- Short task -
Copy each line containing the word "hinge" from the records that follow, please.

- Records that describe objects -
-------

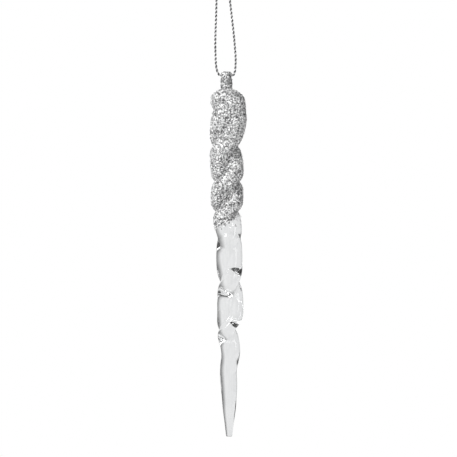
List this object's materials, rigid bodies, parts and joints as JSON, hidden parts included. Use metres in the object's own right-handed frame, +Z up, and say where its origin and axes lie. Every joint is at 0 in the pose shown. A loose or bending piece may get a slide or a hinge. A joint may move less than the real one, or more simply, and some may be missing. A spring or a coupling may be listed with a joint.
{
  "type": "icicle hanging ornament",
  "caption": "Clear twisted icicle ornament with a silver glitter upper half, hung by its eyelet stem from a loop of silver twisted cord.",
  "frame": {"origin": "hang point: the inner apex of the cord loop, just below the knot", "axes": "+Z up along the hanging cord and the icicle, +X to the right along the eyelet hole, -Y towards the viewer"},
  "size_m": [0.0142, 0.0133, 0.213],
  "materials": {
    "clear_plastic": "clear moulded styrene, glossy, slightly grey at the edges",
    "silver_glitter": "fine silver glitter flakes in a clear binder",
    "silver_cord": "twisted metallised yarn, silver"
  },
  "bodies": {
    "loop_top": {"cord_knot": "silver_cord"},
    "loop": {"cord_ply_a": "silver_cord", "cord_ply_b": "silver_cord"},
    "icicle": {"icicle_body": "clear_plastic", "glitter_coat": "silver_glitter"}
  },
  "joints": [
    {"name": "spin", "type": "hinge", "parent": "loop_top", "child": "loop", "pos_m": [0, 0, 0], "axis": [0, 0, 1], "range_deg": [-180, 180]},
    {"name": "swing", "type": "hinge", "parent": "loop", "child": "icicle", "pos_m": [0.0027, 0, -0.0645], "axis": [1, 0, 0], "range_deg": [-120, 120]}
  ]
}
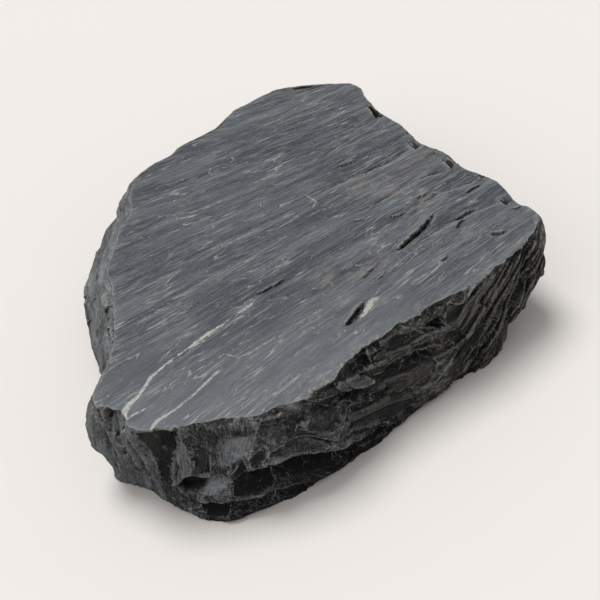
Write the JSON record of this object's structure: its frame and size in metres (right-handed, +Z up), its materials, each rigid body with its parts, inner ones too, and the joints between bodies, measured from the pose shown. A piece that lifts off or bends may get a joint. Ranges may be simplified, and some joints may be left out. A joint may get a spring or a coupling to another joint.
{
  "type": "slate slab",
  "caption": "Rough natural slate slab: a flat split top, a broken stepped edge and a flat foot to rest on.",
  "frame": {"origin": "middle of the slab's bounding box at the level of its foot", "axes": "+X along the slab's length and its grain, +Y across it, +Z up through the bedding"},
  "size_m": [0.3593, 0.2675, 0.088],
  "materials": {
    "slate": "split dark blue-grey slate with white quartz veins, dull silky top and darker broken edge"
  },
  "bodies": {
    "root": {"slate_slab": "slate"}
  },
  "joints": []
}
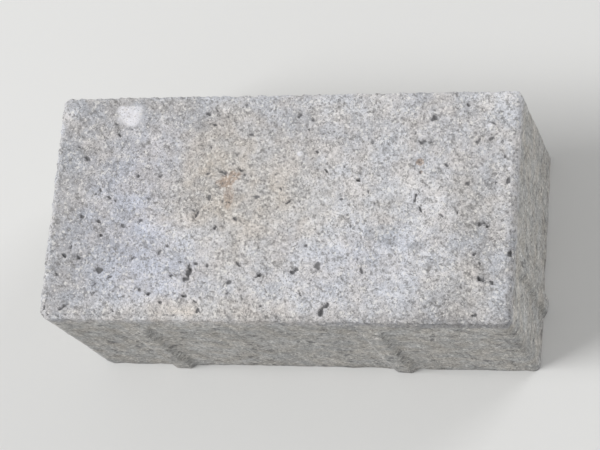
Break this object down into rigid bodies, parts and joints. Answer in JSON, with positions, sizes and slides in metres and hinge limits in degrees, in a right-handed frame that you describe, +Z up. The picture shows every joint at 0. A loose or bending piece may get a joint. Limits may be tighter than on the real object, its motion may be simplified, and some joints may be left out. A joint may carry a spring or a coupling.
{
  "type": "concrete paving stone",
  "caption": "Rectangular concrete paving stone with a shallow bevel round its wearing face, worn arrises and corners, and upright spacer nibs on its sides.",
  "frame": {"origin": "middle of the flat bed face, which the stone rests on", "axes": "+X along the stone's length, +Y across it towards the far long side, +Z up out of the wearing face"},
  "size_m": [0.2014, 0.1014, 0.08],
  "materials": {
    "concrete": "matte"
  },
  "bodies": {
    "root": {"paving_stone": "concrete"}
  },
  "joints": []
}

-------

- Exercise result -
List this object's materials, rigid bodies, parts and joints as JSON, hidden parts included. Use metres in the object's own right-handed frame, +Z up, and say where its origin and axes lie. Every joint is at 0 in the pose shown. A loose or bending piece may get a slide or a hinge. A joint may move less than the real one, or more simply, and some may be missing. A spring or a coupling may be listed with a joint.
    {"name": "spin", "type": "hinge", "parent": "loop_top", "child": "loop", "pos_m": [0, 0, 0], "axis": [0, 0, 1], "range_deg": [-180, 180]},
    {"name": "swing", "type": "hinge", "parent": "loop", "child": "icicle", "pos_m": [0.0027, 0, -0.0645], "axis": [1, 0, 0], "range_deg": [-120, 120]}
Break this object down into rigid bodies, parts and joints. Answer in JSON, with positions, sizes and slides in metres and hinge limits in degrees, in a right-handed frame that you describe, +Z up. The picture shows every joint at 0. A loose or bending piece may get a joint. Limits may be tighter than on the real object, its motion may be simplified, and some joints may be left out. A joint may carry a spring or a coupling.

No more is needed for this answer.